In RP Smoothing can also apply to /iː/ and /uː/. It has the phonetic effect of laxing them to [ɪː] and [ʊː] respectively. (This can be interpreted as evidence in favour of analysing FLEECE and GOOSE as underlyingly diphthongal, /ɪi, ʊu/; Smoothing then has its usual effect of producing a monophthong with the phonetic quality of the starting-point of the underlying diphthong.) Examples include Thea [ˈθɪːə], seeing [sɪːɪŋ], fluent [ˈflʊːənt], doing [ˈdʊːɪŋ]; across word boundaries, note for instance [ˈtʊː əˈklɒk], [ˈθrɪː əˈklɒk].

Syllabicity Loss can then make disyllabic [ɪːə, ʊːə] into monosyllabic [ɪə̆, ʊə̆] (note: the breve diacritic in IPA stood for non-syllabicity rather than extra-shortness until 1989), which are identical in realization with NEAR and CURE respectively. Hence freer (comparative of free) may be a perfect rhyme of dear, and truer of sure; theory may rhyme with dreary, and brewery with jury; don't be a fool may have [bɪə] exactly like beer, and I can't do a thing may have [dʊə] exactly like dour.

Some speakers have optional Syllabicity Loss with weak [ɪ], too. Then ruin and doing become monosyllabic, with a diphthong [ʊɪ̆]; poet and going similarly have [ɜɪ̆] (old-fashioned [oɪ̆]).

Daniel Jones was already speaking of this phenomenon a hundred years ago (in his Outline of English Phonetics, published in 1922 but mostly written by 1918; note his notation differentiates the tense and lax vowels only by length, but not by quality):

The “long” vowels (and diphthongs) are also shortened when immediately followed by another vowel. Thus the in seeing ´siːiŋ is shorter than the in see siː or that in seen siːn, the ɔː in drawing ´drɔːiŋ is shorter than the ɔː in draw drɔː or that in draws drɔːz.

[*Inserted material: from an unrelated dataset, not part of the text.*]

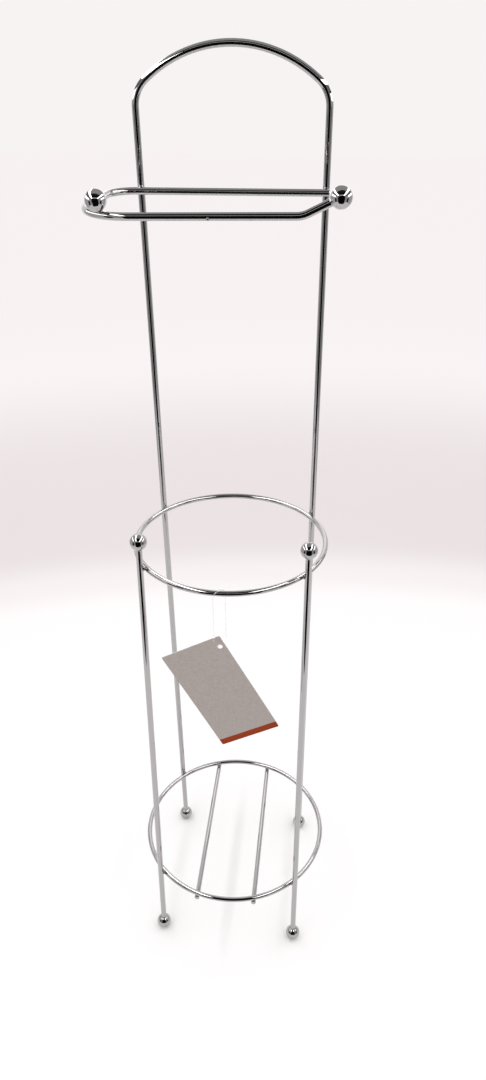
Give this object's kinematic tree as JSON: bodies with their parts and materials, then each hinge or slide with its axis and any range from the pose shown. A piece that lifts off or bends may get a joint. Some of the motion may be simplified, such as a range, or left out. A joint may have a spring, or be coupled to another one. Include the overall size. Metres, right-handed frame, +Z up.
{
  "type": "toilet roll and brush stand",
  "caption": "Free-standing chromed wire stand with an arched frame, an open-ended toilet roll bar and two rings that hold a brush pot; a card tag hangs on the front.",
  "frame": {"origin": "centre of the part's box at floor level, under the feet", "axes": "+Z up along the legs, +X to the right towards the roll bar's open end, -Y towards the front where the roll bar and the tag are"},
  "size_m": [0.16, 0.16, 0.6865],
  "materials": {
    "rear_frame": "bright, lightly rippled plating",
    "front_post_left": "bright, lightly rippled plating",
    "front_post_right": "bright, lightly rippled plating",
    "brush_ring_upper": "bright, lightly rippled plating",
    "brush_ring_lower": "bright, lightly rippled plating",
    "base_rod_left": "bright, lightly rippled plating",
    "base_rod_right": "bright, lightly rippled plating",
    "roll_holder": "bright, lightly rippled plating",
    "foot_ball_front_left": "bright, lightly rippled plating",
    "foot_ball_front_right": "bright, lightly rippled plating",
    "foot_ball_rear_left": "bright, lightly rippled plating",
    "foot_ball_rear_right": "bright, lightly rippled plating",
    "post_cap_ball_left": "bright, lightly rippled plating",
    "post_cap_ball_right": "bright, lightly rippled plating",
    "roll_stop_ball": "bright, lightly rippled plating",
    "roll_end_ball": "bright, lightly rippled plating",
    "tag_loop": "clear nylon",
    "hang_tag": "silver-grey printed card"
  },
  "bodies": {
    "stand": {"rear_frame": "rear_frame", "front_post_left": "front_post_left", "front_post_right": "front_post_right", "brush_ring_upper": "brush_ring_upper", "brush_ring_lower": "brush_ring_lower", "base_rod_left": "base_rod_left", "base_rod_right": "base_rod_right", "roll_holder": "roll_holder", "foot_ball_front_left": "foot_ball_front_left", "foot_ball_front_right": "foot_ball_front_right", "foot_ball_rear_left": "foot_ball_rear_left", "foot_ball_rear_right": "foot_ball_rear_right", "post_cap_ball_left": "post_cap_ball_left", "post_cap_ball_right": "post_cap_ball_right", "roll_stop_ball": "roll_stop_ball", "roll_end_ball": "roll_end_ball"},
    "loop": {"tag_loop": "tag_loop"},
    "tag": {"hang_tag": "hang_tag"}
  },
  "joints": [
    {"name": "loop_swing", "type": "hinge", "parent": "stand", "child": "loop", "pos_m": [0.00003, -0.069, 0.372], "axis": [1, 0, 0], "range_deg": [-90, 60]},
    {"name": "tag_swing", "type": "hinge", "parent": "loop", "child": "tag", "pos_m": [0.00003, -0.069, 0.32885], "axis": [0, 1, 0], "range_deg": [-30, 30]}
  ]
}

is often reduced to the lax u under these circumstances; thus ruin may be pronounced either ´ruːin (the tense being somewhat shortened) or ruin with short lax u.

As Cruttenden points out, though, [ʊɪ] in these words is usually not considered enough evidence to necessitate one more phoneme in the phonemic inventory of English. Nevertheless, Jones' English Pronouncing Dictionary appears to have more or less treated it as a distinct sound until he was succeeded by A.C. Gimson as its editor.